En las tres novelas breves de El sonido de las olas hay mucho de la propia autora, porque la escritura de Margarita García Robayo parte del yo, si bien no se consume en lo autobiográfico. Además de las figuras femeninas y la clase media, en el centro de sus inquietudes se halla también la indagación sobre cómo se construye la memoria. En este punto entran en conflicto los recuerdos propios, los ajenos y sus interpretaciones. La primera memoria es la de la familia —caldo de cultivo literario de primer orden—, ese nido oscuro, de afectos estrechos y, en ocasiones, violentos. Casi al final de Lo que no aprendí se lee: «Esa noche me dormí pensando que la memoria de una familia eran muchas, tantas como miembros tuviera esa familia, tantas como secretos se guardaran entre sí. Me dieron ganas de escribirles a mis hermanos para chequear esas historias. Las de mi madre, las mías, las de ellos. Pero pensé que me pasaría la vida tratando de reconciliar versiones. Después me dio miedo, imaginé que todos tenían versiones parecidas entre sí, pero distintas a las mías». 
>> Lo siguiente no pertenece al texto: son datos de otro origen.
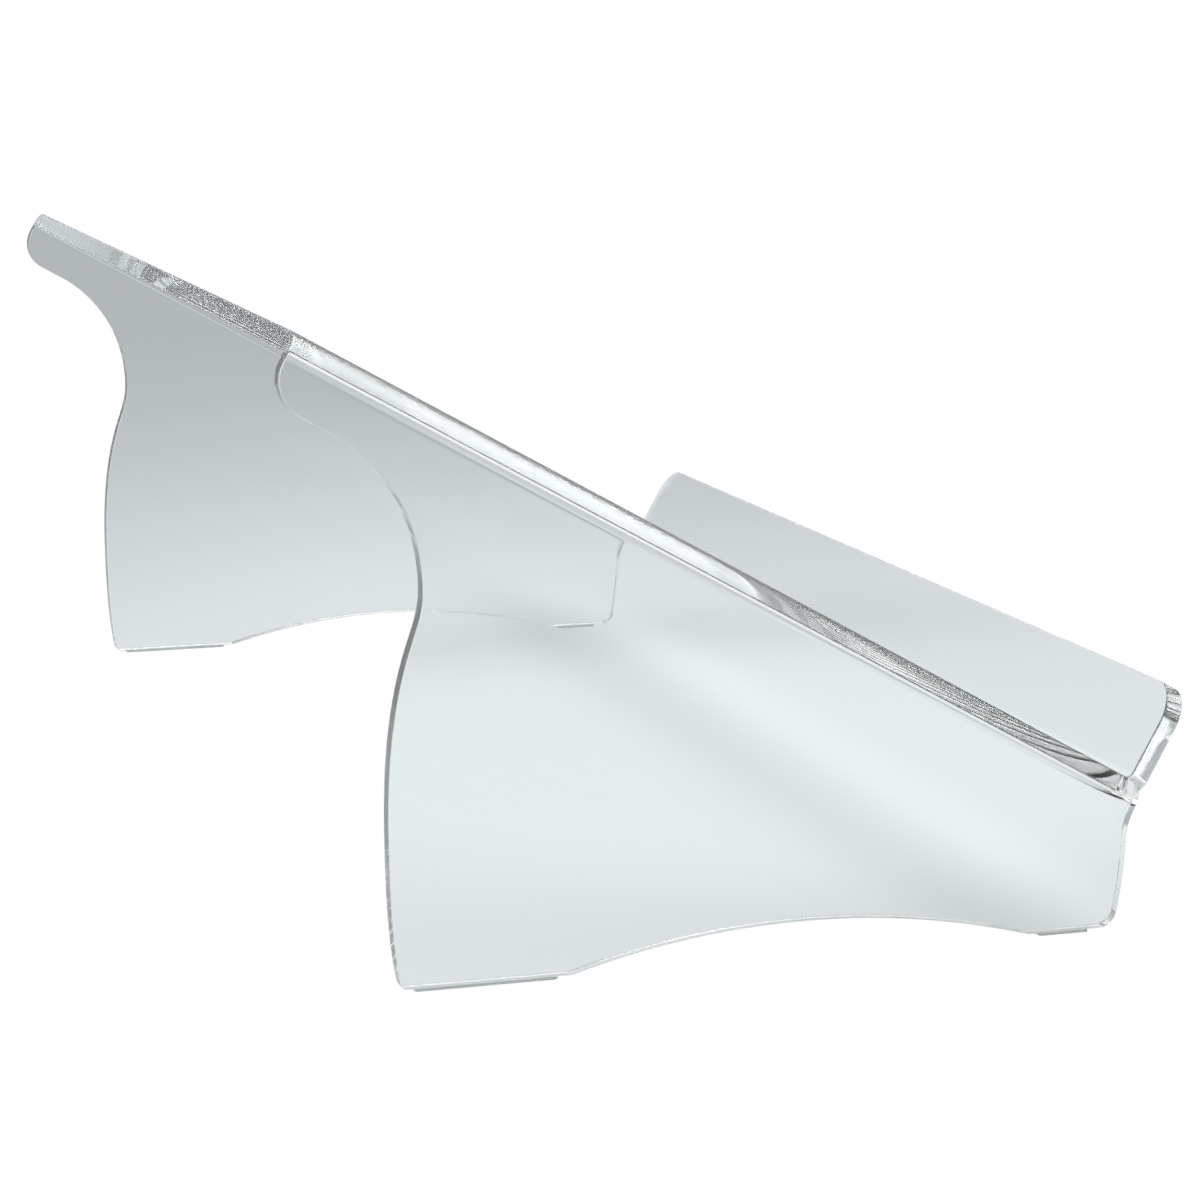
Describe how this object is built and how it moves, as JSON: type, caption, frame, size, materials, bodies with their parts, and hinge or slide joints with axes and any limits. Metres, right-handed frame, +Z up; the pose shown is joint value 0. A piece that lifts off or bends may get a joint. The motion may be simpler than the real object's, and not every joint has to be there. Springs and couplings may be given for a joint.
{
  "type": "desk reading stand",
  "caption": "Clear one-piece desk stand: sloping platform with a front lip, bent down at both sides into arched legs with anti-slip strips under the feet.",
  "frame": {"origin": "bottom centre of the bounding box, on the desk", "axes": "+Z up, +Y to the back where the platform is high, +X to the reader's right along the lip"},
  "size_m": [0.515, 0.2824, 0.1868],
  "materials": {
    "clear_acrylic": "clear, with polished faces and edges",
    "clear_silicone": "clear, soft satin"
  },
  "bodies": {
    "root": {"formed_sheet": "clear_acrylic", "foot_pad_rear_left": "clear_silicone", "foot_pad_rear_right": "clear_silicone", "foot_pad_front_left": "clear_silicone", "foot_pad_front_right": "clear_silicone"}
  },
  "joints": []
}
«Antes de imaginar personajes y argumentos y giros se instala sobre mí una nube pesada de molestia», ha declarado Margarita García Robayo. Y es que sus frases se inmiscuyen en las grietas, rascan las costras, no concilian sino desazonan. Sus protagonistas cuestionan todos los roles, tanto aquellos contra los que se rebelan como aquellos en los que se acaban convirtiendo. Su prosa puede llegar a ser cruel y tierna, cruda y cálida, descarnada y suave: paradojas solo al alcance de las grandes escritoras. En sus narraciones no hay satisfacciones ni seguridades ni confirmaciones, sino un malestar a la postre reconfortante, una incomodidad luminosa, que fascina.